The gravitational time dilation experienced by GPS satellites is not a minor correction; it is the central engineering constraint of the system. The GPS ground control segment continuously monitors each satellite's clock drift and uploads correction parameters that account for both general and special relativistic effects. Without these corrections, the ranging measurements would drift by roughly 10 km per day, and the ephemeris predictions — the satellite position predictions broadcast to receivers — would degrade at comparable rates.

This makes GPS a unique scientific instrument. It is the only technology in common use that routinely applies general relativistic corrections at the operational level, not as a research demonstration but as a necessity for function. The system does not merely confirm relativity; it depends on it. A GPS receiver is, in effect, a general relativity detector that happens to output latitude and longitude. The fact that billions of users access relativistic physics daily without knowing it is not merely an amusing educational anecdote — it is evidence that the boundary between fundamental physics and engineering infrastructure has dissolved in ways that theoretical physics has been slow to acknowledge.

Vulnerabilities and Systemic Dependencies

GPS is a complex system in the technical sense: it exhibits emergent failure modes that are not predictable from the analysis of individual satellites or receivers. Ionospheric delay, multipath interference, satellite geometry (geometric dilution of precision), and clock degradation interact nonlinearly to produce localization errors that vary with location, time, and atmospheric conditions. The system's vulnerability to jamming and spoofing — deliberate interference with or falsification of satellite signals — has become a critical concern for military and civilian infrastructure alike.

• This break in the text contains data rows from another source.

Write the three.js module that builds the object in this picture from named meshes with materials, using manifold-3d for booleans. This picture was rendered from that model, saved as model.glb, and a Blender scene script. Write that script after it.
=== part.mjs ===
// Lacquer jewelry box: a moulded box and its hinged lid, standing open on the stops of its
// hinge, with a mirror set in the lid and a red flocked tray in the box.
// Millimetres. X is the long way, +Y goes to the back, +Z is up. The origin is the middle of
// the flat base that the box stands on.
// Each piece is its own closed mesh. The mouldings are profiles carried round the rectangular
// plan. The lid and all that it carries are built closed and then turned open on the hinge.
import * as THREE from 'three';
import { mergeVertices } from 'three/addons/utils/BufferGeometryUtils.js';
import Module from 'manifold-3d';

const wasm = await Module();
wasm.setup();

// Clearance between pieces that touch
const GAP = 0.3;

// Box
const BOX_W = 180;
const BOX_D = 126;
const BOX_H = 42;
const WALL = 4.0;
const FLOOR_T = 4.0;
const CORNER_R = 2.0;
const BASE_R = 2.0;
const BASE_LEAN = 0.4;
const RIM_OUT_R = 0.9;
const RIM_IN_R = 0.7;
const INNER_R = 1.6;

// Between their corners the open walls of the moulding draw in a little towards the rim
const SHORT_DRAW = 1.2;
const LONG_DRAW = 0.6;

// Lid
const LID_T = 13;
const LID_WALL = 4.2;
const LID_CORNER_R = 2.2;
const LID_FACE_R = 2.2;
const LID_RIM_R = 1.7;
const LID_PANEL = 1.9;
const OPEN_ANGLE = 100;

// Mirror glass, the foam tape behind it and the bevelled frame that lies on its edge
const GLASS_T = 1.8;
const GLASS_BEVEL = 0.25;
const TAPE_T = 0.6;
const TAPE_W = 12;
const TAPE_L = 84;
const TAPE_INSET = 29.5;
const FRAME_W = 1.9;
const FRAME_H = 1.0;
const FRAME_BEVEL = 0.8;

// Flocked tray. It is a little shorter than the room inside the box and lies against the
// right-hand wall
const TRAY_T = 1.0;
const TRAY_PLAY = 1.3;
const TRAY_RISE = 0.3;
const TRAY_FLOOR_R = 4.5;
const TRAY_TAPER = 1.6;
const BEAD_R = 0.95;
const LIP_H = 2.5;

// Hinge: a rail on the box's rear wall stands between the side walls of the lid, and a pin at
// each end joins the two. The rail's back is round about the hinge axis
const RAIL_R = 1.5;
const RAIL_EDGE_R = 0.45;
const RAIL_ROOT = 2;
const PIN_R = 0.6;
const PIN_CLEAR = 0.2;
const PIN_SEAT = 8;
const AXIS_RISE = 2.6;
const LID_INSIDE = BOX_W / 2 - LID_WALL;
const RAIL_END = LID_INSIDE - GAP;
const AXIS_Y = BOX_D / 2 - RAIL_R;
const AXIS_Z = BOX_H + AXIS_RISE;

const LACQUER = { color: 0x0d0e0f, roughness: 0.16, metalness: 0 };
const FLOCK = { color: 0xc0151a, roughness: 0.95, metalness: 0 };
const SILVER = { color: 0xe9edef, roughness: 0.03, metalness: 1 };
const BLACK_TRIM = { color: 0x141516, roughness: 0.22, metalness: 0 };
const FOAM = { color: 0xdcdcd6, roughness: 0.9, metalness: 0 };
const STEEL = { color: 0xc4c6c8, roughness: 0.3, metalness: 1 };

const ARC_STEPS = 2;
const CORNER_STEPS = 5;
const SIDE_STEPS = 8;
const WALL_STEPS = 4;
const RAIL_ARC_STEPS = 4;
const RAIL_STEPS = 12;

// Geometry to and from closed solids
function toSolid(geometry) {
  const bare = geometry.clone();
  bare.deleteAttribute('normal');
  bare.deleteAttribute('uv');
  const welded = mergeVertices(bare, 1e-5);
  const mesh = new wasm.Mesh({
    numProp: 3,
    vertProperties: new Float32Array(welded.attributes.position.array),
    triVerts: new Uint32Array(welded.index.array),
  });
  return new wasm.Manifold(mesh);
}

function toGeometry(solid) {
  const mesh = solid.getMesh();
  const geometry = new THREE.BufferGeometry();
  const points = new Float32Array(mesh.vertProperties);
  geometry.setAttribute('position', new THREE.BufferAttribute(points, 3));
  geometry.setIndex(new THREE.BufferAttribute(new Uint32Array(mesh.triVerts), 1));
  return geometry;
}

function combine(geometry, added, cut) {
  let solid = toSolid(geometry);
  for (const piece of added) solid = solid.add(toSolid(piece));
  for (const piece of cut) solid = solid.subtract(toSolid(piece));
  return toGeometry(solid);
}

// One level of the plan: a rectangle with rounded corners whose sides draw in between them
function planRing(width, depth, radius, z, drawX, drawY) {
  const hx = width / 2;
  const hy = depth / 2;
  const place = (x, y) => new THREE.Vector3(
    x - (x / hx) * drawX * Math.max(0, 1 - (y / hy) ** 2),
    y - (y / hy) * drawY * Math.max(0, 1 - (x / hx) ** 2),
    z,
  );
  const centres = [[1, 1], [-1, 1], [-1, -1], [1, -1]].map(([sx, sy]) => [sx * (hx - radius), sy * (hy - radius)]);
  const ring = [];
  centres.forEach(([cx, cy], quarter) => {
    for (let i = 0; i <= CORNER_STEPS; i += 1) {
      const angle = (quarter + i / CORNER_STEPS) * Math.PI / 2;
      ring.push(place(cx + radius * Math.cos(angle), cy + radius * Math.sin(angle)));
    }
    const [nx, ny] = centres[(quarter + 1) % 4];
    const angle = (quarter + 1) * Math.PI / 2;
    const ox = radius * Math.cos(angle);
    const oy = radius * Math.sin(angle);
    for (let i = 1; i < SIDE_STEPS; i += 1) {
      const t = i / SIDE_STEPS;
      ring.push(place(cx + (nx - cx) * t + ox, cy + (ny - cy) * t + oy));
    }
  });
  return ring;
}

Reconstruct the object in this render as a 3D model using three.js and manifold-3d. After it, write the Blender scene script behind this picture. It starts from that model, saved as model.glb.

The deeper vulnerability is institutional. GPS is a single-source system controlled by one nation. Alternatives exist — GLONASS (Russia), Galileo (European Union), BeiDou (China) — but they are not fully interchangeable, and the global economy has standardized on GPS to a degree that makes diversification costly. The concentration of navigational dependence on a single military-controlled infrastructure is a systemic risk that complexity theory identifies but market incentives do not correct.

Beyond Navigation

GPS timing signals have become the invisible backbone of synchronized infrastructure. Financial markets use GPS-disciplined clocks to timestamp high-frequency trades. Power grids use GPS phase synchronization to manage alternating current across interconnected networks. Telecommunications networks use GPS timing to coordinate cellular handoffs. The TAI and UTC time scales are maintained, in part, through GPS common-view comparisons between national metrology laboratories. The system has transcended its original purpose to become a general-purpose coordination infrastructure for global civilization.

The standard narrative treats GPS as an engineering achievement that happens to confirm relativity. This is backwards. GPS is an achievement of relativity that happens to be packaged as engineering. The fact that the general public accesses curved spacetime geometry thousands of times per day without knowing the name of the theory that makes it possible is not a triumph of user-friendly design. It is a failure of scientific pedagogy — and a reminder that the most profound physical theories often enter the world not through textbooks but through infrastructure that has already made them invisible.